Oliver Burkeman’s essay on books that teach parents how to rear their children is blood-curdling. The entire genre seems based on the vulnerability of new parents who are, seemingly, a desperate and wild-eyed lot, all-too-easy to convince that one misstep will ruin your child for life. Thank heavens cat and dog people are free of any such neuroticism …
What I didn’t yet understand was the diabolical genius of the baby-advice industry, which targets people at their most sleep-deprived, at the beginning of what will surely be the weightiest responsibility of their lives, and suggests that maybe, just maybe, between the covers of this book, lies the morsel of information that will make the difference between their baby’s flourishing or floundering. The brilliance of this system is that it works on the most sceptical readers, too, because you don’t need to believe it’s likely such a morsel actually exists. You need only think it likely enough to justify spending another £10.99 on, oh, you know, the entire future happiness of your child, just in case.
James Jackson Toth’s 2017 resolution — listen to a single album, and only that album, for every week of the year — died quickly and amusingly. But his take on how the internet has changed his relationship to music, with implied parallels to the problem of curating and consuming words, is interesting. And yes: algorithms can be magical, but I still like humans best.
Missing from a larger discussion is the radical idea that maybe it is the consumers who are being done the greatest disservice, and that this access-bonanza may be cheapening the listening experience by transforming fans into file clerks and experts into dilettantes.
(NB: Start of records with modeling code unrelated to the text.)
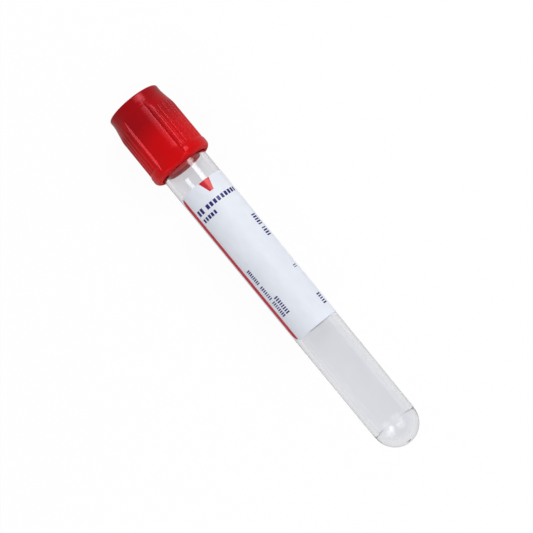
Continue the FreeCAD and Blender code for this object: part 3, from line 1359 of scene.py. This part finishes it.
    def build(
        self,
        lie: Lie,
        tube: Tube,
        stock: bpy.types.Material,
        red: bpy.types.Material,
        navy: bpy.types.Material,
    ) -> list[bpy.types.Object]:
        """Make the label and its print.

        Args:
            lie: Where it lies.
            tube: The tube that carries it.
            stock: Finish of the sheet.
            red: Red ink.
            navy: Navy ink.

        Returns:
            The sheet, then the printed pieces, in the model's frame.
        """
        wrapping = self.wrapping(tube)
        film, rows = self.film_tree(wrapping, False), self.film_tree(wrapping, True)
        sunk = self.ink / 2
        on_tube = {"Lift": self.glue, "Thickness": self.thickness}
        on_sheet = {"Lift": self.glue + self.thickness - sunk, "Thickness": self.ink + sunk}
        middles, sizes = self.strokes()
        made = []
        for name, shape, tree, place, finish in (
            ("label_sheet", self.sheet(), film, on_tube, stock),
            ("label_edge_line", self.edge_line(), film, on_sheet, red),
            ("label_fill_mark", self.fill_mark(), film, on_sheet, red),
            ("label_print", (middles, []), rows, on_sheet, navy),
        ):
            thing = make_object(name, *shape)
            if tree is rows:
                attribute = thing.data.attributes.new("stroke_size", "FLOAT_VECTOR", "POINT")
                attribute.data.foreach_set("vector", [c for size in sizes for c in size])
            apply_tree(thing, tree, {**place, "Finish": finish})
            tidy_mesh(thing, crease=30.0)
            lie.settle(thing)
            made.append(thing)
        return made


# Studio --------------------------------------------------------------------------------------------


@dataclass
class Camera:
    """Camera over the tube, turned so that the closure is at the upper left."""

    stand: Stand = Stand(10.0, 4.5, 0.366)
    lens: float = 97.94
    aim_height: float = 56.78
    up_along: float = 0.7731
    up_across: float = 0.6343

    def build(self, lie: Lie) -> None:
        """Make the camera and look through it.

        Args:
            lie: Where the tube lies.
        """
        data = bpy.data.cameras.new("camera")
        data.lens = self.lens
        data.sensor_width = 36.0
        data.clip_start, data.clip_end = 0.01, 20.0
        camera = bpy.data.objects.new("camera", data)
        camera.matrix_world = lie.facing(self.stand, self.aim_height, self.up_along, self.up_across)
        bpy.context.scene.collection.objects.link(camera)
        bpy.context.scene.camera = camera


@dataclass(frozen=True)
class SoftBox:
    """A rectangular lamp, set round the tube's axis and turned to face it."""

    name: str
    stand: Stand
    along: float
    across: float
    radiance: float

    def build(self, lie: Lie, aim_height: float) -> None:
        """Make the lamp.

        Args:
            lie: Where the tube lies.
            aim_height: Height of the point that it faces.
        """
        data = bpy.data.lights.new(self.name, "AREA")
        data.shape = "RECTANGLE"
        data.size, data.size_y = self.along, self.across
        data.energy = self.radiance * math.pi * self.along * self.across
        lamp = bpy.data.objects.new(self.name, data)
        lamp.matrix_world = lie.facing(self.stand, aim_height, 0.0, -1.0)
        bpy.context.scene.collection.objects.link(lamp)


@dataclass
class Studio:
    """Plain pale floor, even daylight all round, and a bright narrow key among soft lamps."""

    ambient: float = 0.54
    floor_size: float = 4.0
    floor_colour: Colour = (0.93, 0.93, 0.935)
    floor_mottle: float = 0.985
    floor_shadow: float = 0.05
    floor_through: float = 0.75
    floor_gloss: float = 0.5
    floor_glow: float = 0.82
    lamps: tuple[SoftBox, ...] = (
        SoftBox("key", Stand(47.5, -19.0, 0.55), 0.3, 0.23, 4.3),
        SoftBox("key_edge", Stand(37.0, -20.5, 0.55), 0.1, 0.28, 2.5),
        SoftBox("front", Stand(30.0, 25.0, 0.55), 0.3, 0.4, 1.55),
        SoftBox("fill", Stand(-40.0, 25.0, 0.55), 0.3, 0.3, 1.9),
    )

    def world(self) -> None:
        """Even daylight on the pieces, in their reflections and through them, and white behind them."""
        world = bpy.data.worlds.new("studio")
        world.use_nodes = True
        tree = Tree(world.node_tree)
        path = tree.add("ShaderNodeLightPath").outputs
        level = Value(tree, path["Is Camera Ray"])
        for kind in ("Diffuse", "Glossy", "Transmission"):
            level = level.most(Value(tree, path[f"Is {kind} Ray"]) * self.ambient)
        tree.feed(world.node_tree.nodes["Background"], {"Color": (1, 1, 1, 1), "Strength": level})
        bpy.context.scene.world = world

    def floor_material(self) -> bpy.types.Material:
        """Finish that looks white, keeps a faint shadow, and is dimmer in reflections and through plastic."""
        material, tree, shader = Finish.start("floor")
        path = tree.add("ShaderNodeLightPath").outputs
        seen, through = Value(tree, path["Is Camera Ray"]), Value(tree, path["Is Transmission Ray"])
        mirrored = (Value(tree, path["Is Glossy Ray"]) - through).most(0.0)
        soft = tree.noise(tree.surface(), scale=6.0).ramp(0.3, 0.7)
        pale = tuple(c * self.floor_mottle for c in self.floor_colour)
        plain = tree.blend(soft, pale, self.floor_colour)
        tree.feed(shader, {
            "Base Color": tree.blend(mirrored * (1.0 - self.floor_gloss), plain, (0, 0, 0)),
            "Roughness": 0.9,
            "Specular IOR Level": 0.1,
        })
        glow = tree.add("ShaderNodeEmission", {"Strength": (through * self.floor_glow).most(seen)})
        glowing = (seen * (1.0 - self.floor_shadow)).most(through * self.floor_through)
        tree.show(glowing, shader, glow)
        return material

    def floor(self) -> None:
        """Lay the floor under the tube."""
        half = self.floor_size / 2
        corners = [Vector((sx * half, sy * half, 0)) for sx, sy in ((-1, -1), (1, -1), (1, 1), (-1, 1))]
        thing = make_object("floor", corners, [[0, 1, 2, 3]])
        thing.data.materials.append(self.floor_material())
        thing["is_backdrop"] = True

    def build(self, lie: Lie, aim_height: float) -> None:
        """Set up the floor, the surroundings and the lamps.

        Args:
            lie: Where the tube lies.
            aim_height: Height of the point that the lamps face.
        """
        self.world()
        self.floor()
        for lamp in self.lamps:
            lamp.build(lie, aim_height)
        bpy.context.scene.view_settings.view_transform = "Standard"


# ---------------------------------------------------------------------------------------------------


def main() -> None:
    """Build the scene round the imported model."""
    logging.basicConfig(level=logging.INFO, format="%(message)s")
    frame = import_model()
    tube, label, shield, camera = Tube(), Label(), Shield(), Camera()
    lie = Lie.from_joints(frame["joints"], tube.length)
    effects = Effects()

    camera.build(lie)
    Studio().build(lie, camera.aim_height)

    clear = tube.build(lie, ClearPlastic().material(effects))
    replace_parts(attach(clear, "tube"), "tube")

    stock, red, navy = (finish.material(effects) for finish in (LabelStock(), RED_INK, NAVY_INK))
    printed = label.build(lie, tube, stock, red, navy)
    for thing in printed:
        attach(thing, "tube")
    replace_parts(printed[0], "label")

    cap = shield.build(lie, ShieldPlastic().material(effects))
    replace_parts(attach(cap, "shield"), "shield")

    stopper = frame["nodes"]["stopper"]
    stopper.data.materials.clear()
    stopper.data.materials.append(StopperRubber().material(effects))

    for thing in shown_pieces():
        LOG.info("%s: %d faces", thing.name, len(thing.data.polygons))


if __name__ == "__main__":
    main()
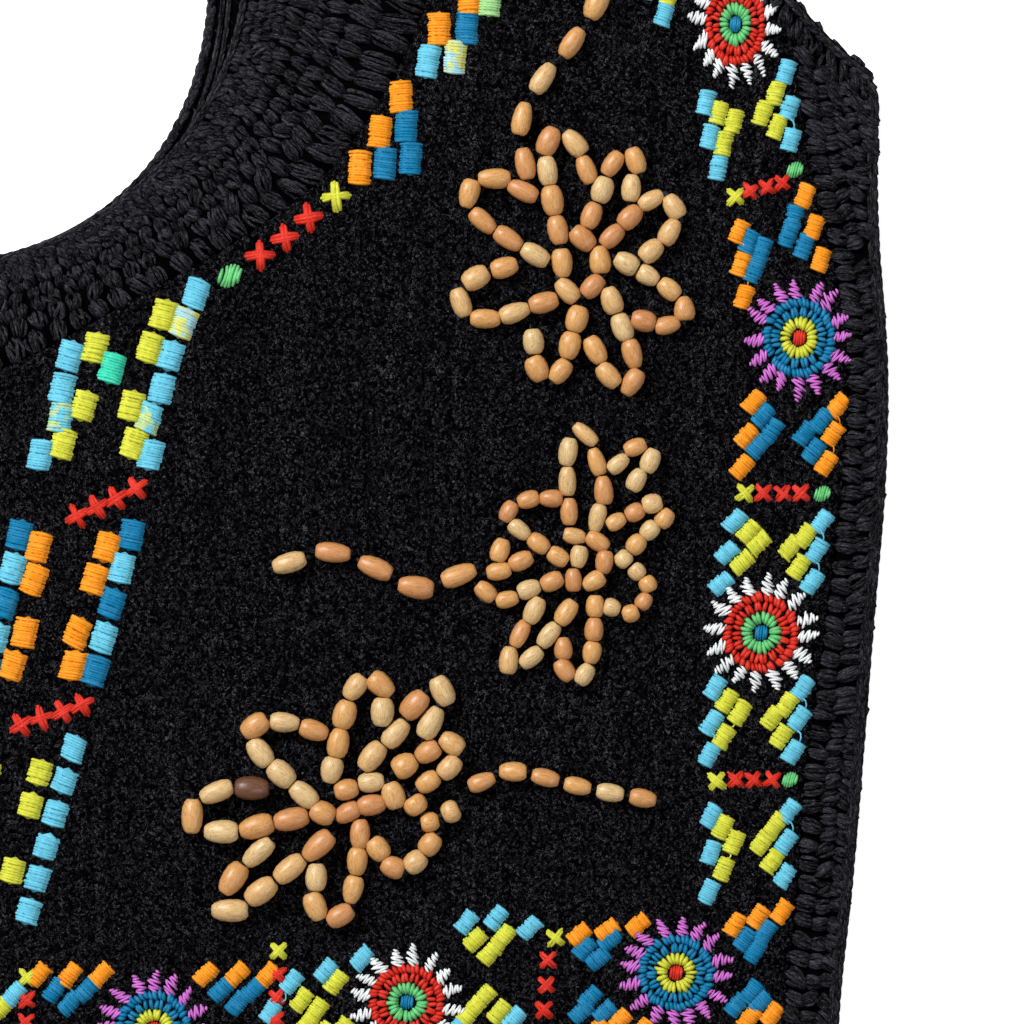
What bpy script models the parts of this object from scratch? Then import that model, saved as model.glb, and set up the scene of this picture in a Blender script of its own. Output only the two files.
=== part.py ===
# Beaded knit vest, laid flat on its back, front up.
#
# The front and back are knitted panels. Crochet edges them all round: a yoke at the neck,
# a band at each armhole, a folded band down each side, a join over each shoulder and a band
# at the hem. Wooden beads are sewn on the front in flowers, and stand up from its wall.
# X runs across the vest (+X is the wearer's left), Y up to the shoulders, Z up from the
# surface it lies on. The origin is under the middle of the vest. Sizes here are millimetres.

import math

import bmesh
import bpy
from mathutils import Vector
from mathutils.geometry import delaunay_2d_cdt

MM = 0.001

# Driving sizes of the garment
HALF_LENGTH = 236.0
SEAM_GAP = 0.3
SEAM_INSET = SEAM_GAP / 2.0

# Layers, from the surface up
BACK_WALL = 1.8
FRONT_BASE = BACK_WALL + SEAM_GAP
KNIT_WALL = 1.8
CROCHET_WALL = 2.2
RIB_RISE = 0.9

# Neck: the front is cut a little wider than the back, whose edge shows inside it
NECK_CENTRE_Y = 63.6
NECK_AT_SHOULDER = 77.0
FRONT_NECK = {"half_width": 83.1, "depth": 75.1, "power": 2.0}
BACK_NECK = {"half_width": 74.2, "depth": 73.2, "power": 2.31}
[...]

I don't want my musical discoveries dictated by a series of intuitive algorithms any more than I want to experience Jamaica via an all-inclusive trip to Sandals.
The queue, as considered by Jamie Lauren Keiles, is an engine of desire and a microcosm of social hierarchy, competition, and collaboration. A gently serious piece about mostly lighthearted things — cronuts, iPhones, and sneakers — and how we give them value by our willingness to wait.
I’m left to keep up with the latest desserts through the Instagram posts of a random teen I’ve followed online for the last three years. This past summer, she visited New York and waited in line at a place called Dō, a “confection” shop near NYU that sells raw cookie dough in spoonable cups. A few weeks ago, I visited the shop, hoping to enjoy the society of its line and try its pasteurized (though questionable) product. But arriving at the shop on a weekday afternoon, the line I sought was nowhere to be found. Two French tourists dawdled out front, enjoying their bowls of uncooked dessert. I looked through the window at the empty café. It felt pointless to spend the $4 without waiting.